The goal of the play is for the underlying stock, index, or ETF to break through one of two "breakeven rails" within the options' lifetime, though the upper breakeven rail will be an easier feat (all things being equal). Specifically, the upper breakeven is calculated by adding half of the net debit to the strike price (only half because there are two calls). The lower breakeven rail can be found by subtracting the total net debit from the strike price. Per usual, a downward move will have limited profit potential, since the farthest the stock can fall is to zero, while the profits on an upward move are theoretically unlimited, since there is no cap to how high the equity can rise.

A Hypothetical Long Strap on CLF Stock

To highlight with an example, take Cliffs Natural Resources Inc (NYSE:CLF), which is due to report earnings on Feb. 9. CLF is up 376% year-over-year, though the shares are down 16% from their December highs, and have been consolidating near the $8.50-$9.50 level.

daily chart of CLF since February 2016

Analysts remain reserved towards the shares, though, with more than 70% rating CLF a tepid "hold." What's more, CLF's short interest accounts for 22% of its float, and would take nearly four days of trading to cover, at CLF's average daily volume. The combination of an upwardly mobile stock surrounded by skepticism could point to more upside ahead for CLF, should the lingering bears abandon ship.
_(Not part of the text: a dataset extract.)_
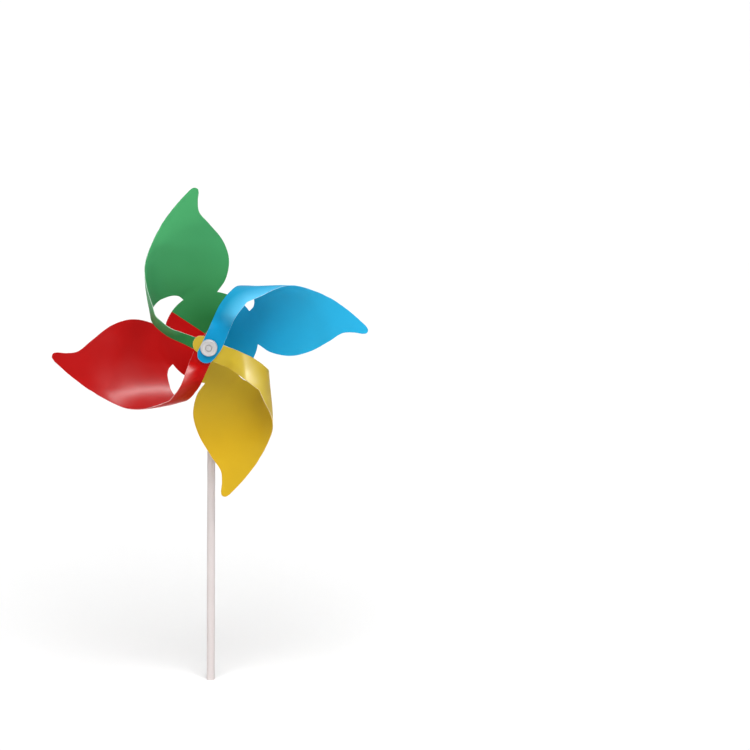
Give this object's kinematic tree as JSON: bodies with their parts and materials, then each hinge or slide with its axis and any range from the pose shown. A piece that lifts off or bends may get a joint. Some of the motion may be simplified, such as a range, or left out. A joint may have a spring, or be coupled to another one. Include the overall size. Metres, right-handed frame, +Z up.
{
  "type": "pinwheel",
  "caption": "Toy pinwheel: a four-coloured die-cut plastic sheet with curled straps gathered under a white button, turning freely on a pin near the top of a plain stick.",
  "frame": {"origin": "centre of the stick's lower end", "axes": "+Z up the stick, -Y out of the button's front face, +X to the viewer's right from the front"},
  "size_m": [0.24, 0.0663, 0.395],
  "materials": {
    "stick": "satin",
    "pin": "semi-gloss",
    "fittings": "semi-gloss",
    "button": "semi-gloss",
    "sheet_blue": "semi-gloss",
    "sheet_green": "semi-gloss",
    "sheet_red": "semi-gloss",
    "sheet_yellow": "semi-gloss"
  },
  "bodies": {
    "stand": {"stick": "stick", "axle_pin": "pin", "rear_cap": "fittings", "spacer": "fittings"},
    "rotor": {"hub_sleeve": "fittings", "front_button": "button", "vane_blue": "sheet_blue", "vane_green": "sheet_green", "vane_red": "sheet_red", "vane_yellow": "sheet_yellow"}
  },
  "joints": [
    {"name": "rotor_spin", "type": "hinge", "parent": "stand", "child": "rotor", "pos_m": [0, -0.03, 0.275], "axis": [0, -1, 0], "continuous": true}
  ]
}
Meanwhile, CLF's options are ripe for a volatility play. The stock's Schaeffer's Volatility Index (SVI) of 74% sits in just the 13th percentile of its annual range, indicating option players are pricing in relatively muted volatility expectations. And CLF's Schaeffer's Volatility Scorecard (SVS) of 99 indicates CLF has tended to exceed volatility expectations over the last 12 months -- a very attractive point for premium buyers.

According to data from Trade-Alert, ahead of next week's earnings, option players are pricing in an 11.6% single-session move after earnings, which pales in comparison to last quarter's 18.2% post-earnings drop, but is larger than the 7.6% single-session swing CLF has averaged over its last eight earnings reports.

With CLF currently trading just north of $9, our hypothetical trader would initiate a long strap play by purchasing two at-the-money February 9 calls, asked at 59 cents, and simultaneously purchasing a February 9 put, asked at 50 cents, for a net debit of just $1.68. In order to profit from the play, CLF must either breach the lower breakeven rail of $7.32 (9 - 1.68) or topple the upper rail of $9.84 (9 + [1.68/2]). Since the upper breakeven is much closer to CLF's current price, the strap is bullishly aligned.

If CLF completely whiffs on earnings and plunges to $6, the trader's calls will expire worthless, while her February 9 put will result in a profit of $1.32 (intrinsic value minus net debit). If, however, CLF soars after earnings, the profit from the pair of calls will increase the higher the shares rally north of $9.84.